The solution for many companies, particularly for companies with limited appetite for risk, is to use Hong Kong as a platform, a partner - and a risk-manager. Hong Kong has what people call a "first-mover advantage". Hong Kong firms have learnt how to be successful in the Chinese mainland ' and, even more important, how not to lose money there. Knowing what NOT to do is often the key.

So looking to the future, the TDC sees three major areas of activities :

First, the huge growth in China's trade will place enormous demands on the service sector. Hong Kong's economy is 85% services, while that of China is 40%. There is a clear opportunity for Hong Kong's service sector, given the gap.

Second, Hong Kong's immediate neighbour, the Pearl River Delta, is the world's largest manufacturing basin. It is also the strongest, the fastest-growing and the most prosperous engine of growth in China.

Interacting with this immediate neighbour, Hong Kong's exporters deal only in areas where they have a competitive edge, outsourcing or contracting out all else. This successful business model has enabled them to move up the value chain. 36% now have their own brands and over 60% benefit from original design manufacturing. So design, marketing, logistics and other trade-related services are their focus for the future.

Allow me to give you some numbers you may perhaps not be aware of. Hong Kong went from ranked 23rd to ranked number nine in world trade in little over 20 years. China's share of our trade rose from 6% to 35% in that time. Now, every single minute we send 35 containers to sea, and every single minute we send four tonnes of air cargo around the world. The Hong Kong Convention and Exhibition Centre (HKCEC) attracts 100,000 buyers from around the world a year. Our cyber-marketplace, tdctrade.com, recently topped two million hits a day, up from 600,000 when it started 18 months ago. This was all without China as our domestic market. Imagine the possibilities.

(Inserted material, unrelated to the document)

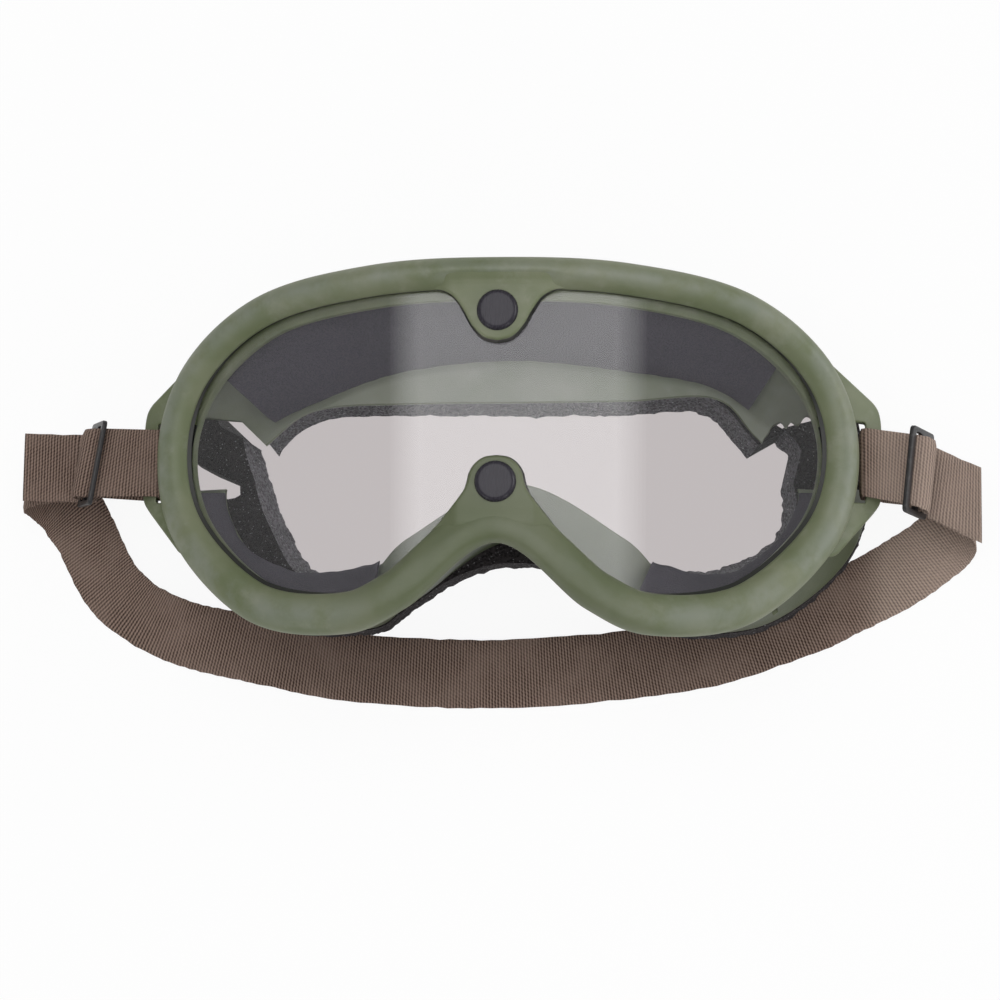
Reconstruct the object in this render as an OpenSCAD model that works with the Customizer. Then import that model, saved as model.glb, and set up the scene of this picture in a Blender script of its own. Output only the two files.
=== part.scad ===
// Dust goggles lying on their face foam with the lens upwards, and the headband laid round them.
// Left and right are as seen from the front: left is -X. +Y is the brow and +Z is where the lens faces.
// Lengths are millimetres. Loops of the frame are worked out from a few outline points.

/* [Lens] */
// Radius that the flat lens sheet is bowed to
bow_r = 165; // [155:1:185]
// Thickness of the lens sheet
lens_t = 1.3; // [1:0.1:1.8]
// Height of the front of the lens above the table, at its middle
lens_z = 57; // [55:0.5:62]

/* [Rim] */
// Width of the rim, measured round the bowed lens
rim_span = 189; // [182:1:196]
// Height of the top of the rim above the nose snap
brow_y = 57.2; // [55:0.2:61]
// Depth of the lowest point of each cheek below the nose snap
cheek_y = 37.4; // [36:0.2:40]
// Distance of the lowest point of each cheek from the middle
cheek_x = 39.4; // [38:0.2:42]
// Half width of the nose arch, low on its flank
arch_x = 22.3; // [21.5:0.1:23.5]
// Depth of the top of the nose arch below the nose snap
arch_y = 14.9; // [14.5:0.1:17]
// Width of the rolled rim at the brow
roll_top = 8.2; // [7.4:0.1:9]
// Width of the rolled rim at the cheeks
roll_low = 10.2; // [9.6:0.1:11]
// Height of the roll above the lens
roll_h = 4.6; // [4:0.1:5.4]
// Depth of the roll behind the front of the lens
roll_back = 4.2; // [3.8:0.1:5]
// Depth of the groove that holds the edge of the lens
groove = 2.8; // [2.2:0.1:3.2]
// How far the rear lip of the groove shows inside the front lip, at the brow
lip_show = 2.5; // [2:0.1:3]
// How far it shows at the temples and cheeks
lip_side = 0.6; // [0.4:0.1:1]
// Thickness of the rear lip and of the snap pads
lip_t = 2; // [1.6:0.1:2.4]
// Gap left round a part that sits in another
fit = 0.25; // [0.15:0.05:0.35]

/* [Body] */
// Thickness of the rubber wall and of the face flange
wall_t = 2; // [1.6:0.1:2.4]
// Radius of the face that the flange follows
face_r = 236; // [225:1:250]
// Height of the rear of the flange above the table, at the middle
face_z = 26; // [25:0.5:28]
// How far the soft rear edge leans to the right as the goggles lie
lean = 2.5; // [0:0.5:4]
// Upper end of the window in each temple, where wall and flange stop behind the lug
window_high = 22; // [21:0.5:24]
// Lower end of the window
window_low = 4.5; // [3.5:0.5:5.5]

/* [Vents] */
// Width of a vent slot
slot_w = 1.6; // [1.2:0.1:2]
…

Thirdly, an Italian friend of mine put it very simply when he described Hong Kong as a China that speaks English; where you can understand the institutions; and where the laws work.

My overseas audiences always find our very business-friendly tax regime overwhelming as a haven for entrepreneurs of all sizes, especially small and medium-sized enterprises. Well, overseas companies are moving into Hong Kong at an official rate of one per week - to say nothing of the unofficial rate! Even more interesting, we are expecting 4.2 million mainland companies, big or small, to discover Hong Kong's attractions as a global platform and a haven for SMEs.

Hong Kong's SMEs are striking up strategic alliances with their overseas counterparts - e-to-e (enterprise-to-enterprise, entrepreneur to entrepreneur) - in the areas of innovation, marketing, distribution, process and cost-efficiency, to seize the vast opportunity now available in the mainland. The TDC is primed to facilitate and to promote partnership in China's WTO era between Hong Kong companies, overseas firms and mainland enterprises.

Since last year's TDC Dinner, I have visited 50 cities around the world. My purpose is to connect - to connect with creative business people who have new ideas, new products and new services, looking for new markets and also new customers. The response has been extremely positive, because the time is ripe. First, the change of sovereignty is widely acknowledged to have been a success: Hong Kong's freedoms and way of life have remain unchanged. Second, China's timely membership of the WTO. And finally , the Hong Kong story speaks for itself.

But enough with the TDC update : our guest of honour tonight needs little introduction. Before becoming Chief Secretary in May this year he made his mark both in London and on the world stage as Hong Kong's first home-grown Financial Secretary. Likewise, he is the first Chief Secretary to be "made in Hong Kong". I am reliably informed, however, that his distinctive trademark, his bow ties, are from Jermyn Street.

It is my great pleasure and privilege to invite our Chief Secretary, the Honourable Mr. Donald Tsang, to address us.